(Dataset section)

▼▼▼

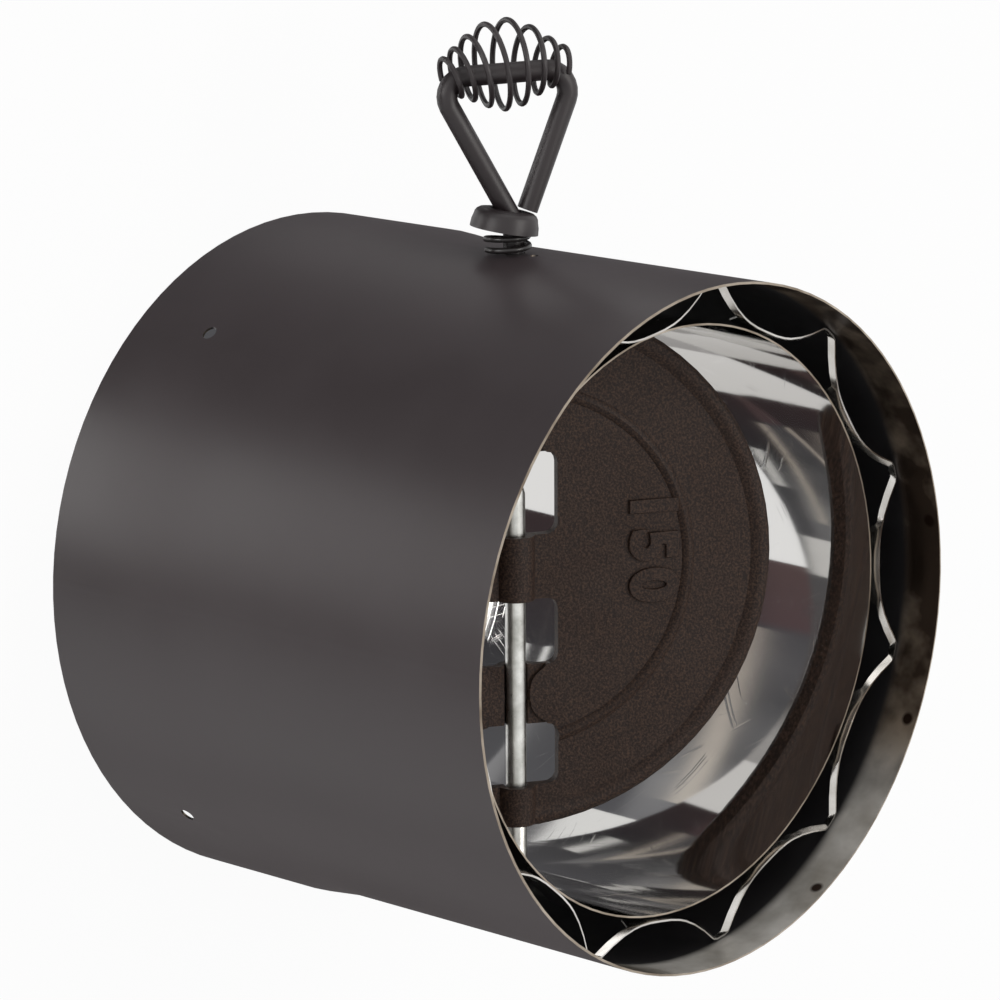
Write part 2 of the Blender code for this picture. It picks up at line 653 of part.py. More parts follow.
def build():
    clear_scene()
    black_paint = make_material("black_paint", (0.075, 0.07, 0.072), 0.45, 0.3)
    bright_steel = make_material("bright_steel", (0.72, 0.71, 0.69), 0.15, 1.0)
    strip_steel = make_material("strip_steel", (0.66, 0.65, 0.63), 0.3, 1.0)
    cast_iron = make_material("cast_iron", (0.05, 0.036, 0.028), 0.75, 0.4)
    zinc = make_material("zinc", (0.6, 0.6, 0.57), 0.3, 1.0)
    handle_black = make_material("handle_black", (0.06, 0.055, 0.055), 0.5, 0.3)
    spring_black = make_material("spring_black", (0.05, 0.045, 0.045), 0.45, 0.4)

    build_shell(black_paint)
    build_liner(bright_steel)
    build_standoff_ring("spacer_ring_front", SHELL_LENGTH - FRONT_RING_RECESS, -1.0, strip_steel)
    build_standoff_ring("spacer_ring_rear", REAR_RING_HEIGHT, 1.0, strip_steel)

    carrier = bpy.data.objects.new("rod_axis", None)
    bpy.context.scene.collection.objects.link(carrier)
    carrier.location = (0.0, 0.0, ROD_HEIGHT)
    carrier.rotation_euler = (-REST_ANGLE, 0.0, 0.0)
    build_plate(cast_iron, carrier)
    build_rod(zinc, carrier)
    wire("grip_coil", grip_points(), GRIP_WIRE_RADIUS, 8, handle_black, carrier)
    build_cup(handle_black, carrier)
    wire("tension_spring", spring_points(), SPRING_WIRE_RADIUS, 8, spring_black, carrier)


build()
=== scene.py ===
"""Double-wall stove pipe section with a damper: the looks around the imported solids.

The sections follow the object from the outside in, and then the handle. Lengths are in
metres. The pipe stands on its swelled end, and +X points from its axis to the handle.
"""
import math

import bmesh
import bpy
from mathutils import Matrix, Vector


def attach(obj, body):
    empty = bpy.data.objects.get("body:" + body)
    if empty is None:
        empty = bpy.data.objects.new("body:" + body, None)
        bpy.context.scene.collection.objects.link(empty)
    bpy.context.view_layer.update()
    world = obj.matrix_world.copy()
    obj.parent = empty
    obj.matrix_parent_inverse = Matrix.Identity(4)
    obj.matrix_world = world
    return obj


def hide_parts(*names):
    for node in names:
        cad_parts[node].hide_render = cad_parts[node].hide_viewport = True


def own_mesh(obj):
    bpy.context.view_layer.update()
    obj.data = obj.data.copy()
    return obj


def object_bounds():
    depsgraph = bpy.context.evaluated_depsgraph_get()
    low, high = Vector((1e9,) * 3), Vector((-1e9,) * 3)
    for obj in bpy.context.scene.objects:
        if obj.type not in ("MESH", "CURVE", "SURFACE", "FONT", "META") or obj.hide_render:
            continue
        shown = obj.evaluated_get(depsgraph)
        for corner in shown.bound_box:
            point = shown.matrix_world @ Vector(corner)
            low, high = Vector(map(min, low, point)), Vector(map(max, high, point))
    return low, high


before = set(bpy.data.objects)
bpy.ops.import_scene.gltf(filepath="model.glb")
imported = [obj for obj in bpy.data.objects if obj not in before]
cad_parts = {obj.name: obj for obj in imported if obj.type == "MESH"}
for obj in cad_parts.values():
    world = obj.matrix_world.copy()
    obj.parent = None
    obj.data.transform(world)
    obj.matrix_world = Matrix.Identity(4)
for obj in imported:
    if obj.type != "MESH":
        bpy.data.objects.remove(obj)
cad_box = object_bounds()


# Camera and studio
# A long lens looks down into the plain end of the pipe, with the handle upwards in the picture.
# White paper runs under the pipe, and soft boxes stand above, beside and behind the camera.
look = Vector((-0.21685, -0.70829, -0.67179)).normalized()
picture_up = Vector((0.97619, -0.16108, -0.14528))
picture_right = look.cross(picture_up).normalized()
picture_up = picture_right.cross(look)
eye = Vector((0.29776, 0.89911, 0.92794))
LENS_MM = 174.08
SENSOR_MM = 36.0
LAMP_AIM = Vector((0.0, 0.0, 0.08))

camera_data = bpy.data.cameras.new("camera")
camera_data.lens = LENS_MM
camera_data.sensor_width = SENSOR_MM
camera = bpy.data.objects.new("camera", camera_data)
bpy.context.scene.collection.objects.link(camera)
facing = Matrix((picture_right, picture_up, -look)).transposed().to_4x4()
camera.matrix_world = Matrix.Translation(eye) @ facing
bpy.context.scene.camera = camera
bpy.context.scene.view_settings.view_transform = "Standard"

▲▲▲

Extract, word for word, every line beginning with the one that holds "obj.parent = empty" and concluding with the one that holds "cad_box = object_bounds()". Include both of those lines.

(Output of the exercise)
    obj.parent = empty
    obj.matrix_parent_inverse = Matrix.Identity(4)
    obj.matrix_world = world
    return obj


def hide_parts(*names):
    for node in names:
        cad_parts[node].hide_render = cad_parts[node].hide_viewport = True


def own_mesh(obj):
    bpy.context.view_layer.update()
    obj.data = obj.data.copy()
    return obj


def object_bounds():
    depsgraph = bpy.context.evaluated_depsgraph_get()
    low, high = Vector((1e9,) * 3), Vector((-1e9,) * 3)
    for obj in bpy.context.scene.objects:
        if obj.type not in ("MESH", "CURVE", "SURFACE", "FONT", "META") or obj.hide_render:
            continue
        shown = obj.evaluated_get(depsgraph)
        for corner in shown.bound_box:
            point = shown.matrix_world @ Vector(corner)
            low, high = Vector(map(min, low, point)), Vector(map(max, high, point))
    return low, high


before = set(bpy.data.objects)
bpy.ops.import_scene.gltf(filepath="model.glb")
imported = [obj for obj in bpy.data.objects if obj not in before]
cad_parts = {obj.name: obj for obj in imported if obj.type == "MESH"}
for obj in cad_parts.values():
    world = obj.matrix_world.copy()
    obj.parent = None
    obj.data.transform(world)
    obj.matrix_world = Matrix.Identity(4)
for obj in imported:
    if obj.type != "MESH":
        bpy.data.objects.remove(obj)
cad_box = object_bounds()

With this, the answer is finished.